Balinese Text-to-Speech Dataset as Digital Cultural Heritage
Description
This dataset is a collection of audio recordings from native Balinese speakers. This dataset consists of 1187 recordings covering various levels of Balinese, such as Alus Singgih, Alus Mider, Andap, Mider, and Alus Sor. In addition, this dataset also records phrases and alphabets to provide a wider linguistic variation. This dataset is designed to support the development of various voice-based applications, including Text-to-Speech (TTS) systems, automatic speech recognition, and speech-to-text conversion. This dataset also supports research in the field of natural language processing (NLP), especially for regional languages that still have minimal digital representation. The use of this dataset is expected to enrich voice-based technology and strengthen the existence of Balinese in the digital era. With this data, researchers and developers can create systems that support the preservation of regional languages as part of Indonesia's cultural heritage.
Files
Steps to reproduce
To collect data for this study, we followed a series of well-structured methods and protocols to ensure the quality and consistency of the Balinese Text-to-Speech (TTS) dataset.

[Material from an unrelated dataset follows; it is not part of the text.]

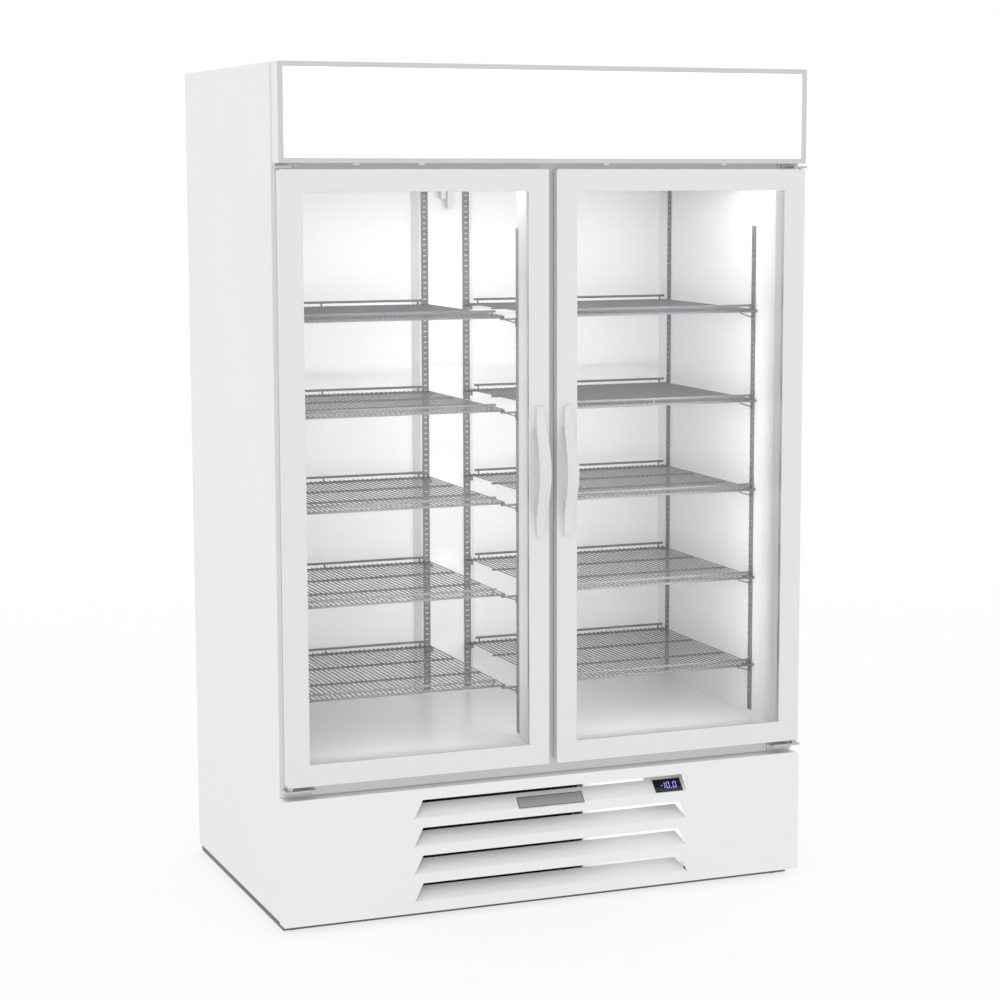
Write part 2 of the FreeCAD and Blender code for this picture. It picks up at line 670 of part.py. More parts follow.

First, we chose Denpasar, Bali, as the study area because it is the cultural and linguistic center of Bali, with native speakers fluent in various politeness levels of Balinese. Audio data were obtained through live recording using a high-quality condenser microphone and a digital recording application, with technical parameter settings such as a sampling rate of 44.1 kHz and a bit depth of 24-bit, in WAV format to maintain sound quality. The acquisition process was carried out by a native speaker, I Gede Ngurah Arya Wira Putra, who has a Badung accent, and covers various levels of Balinese. After recording, we processed the data using Audacity software to remove noise and ensure clean audio quality. Next, the recordings were divided and labeled based on language type and phrase, for easy organization and analysis. This data was then stored in a structured repository for easy accessibility and management, ready for use in TTS applications or further research. All these steps can be repeated by following the same procedure to generate similar datasets.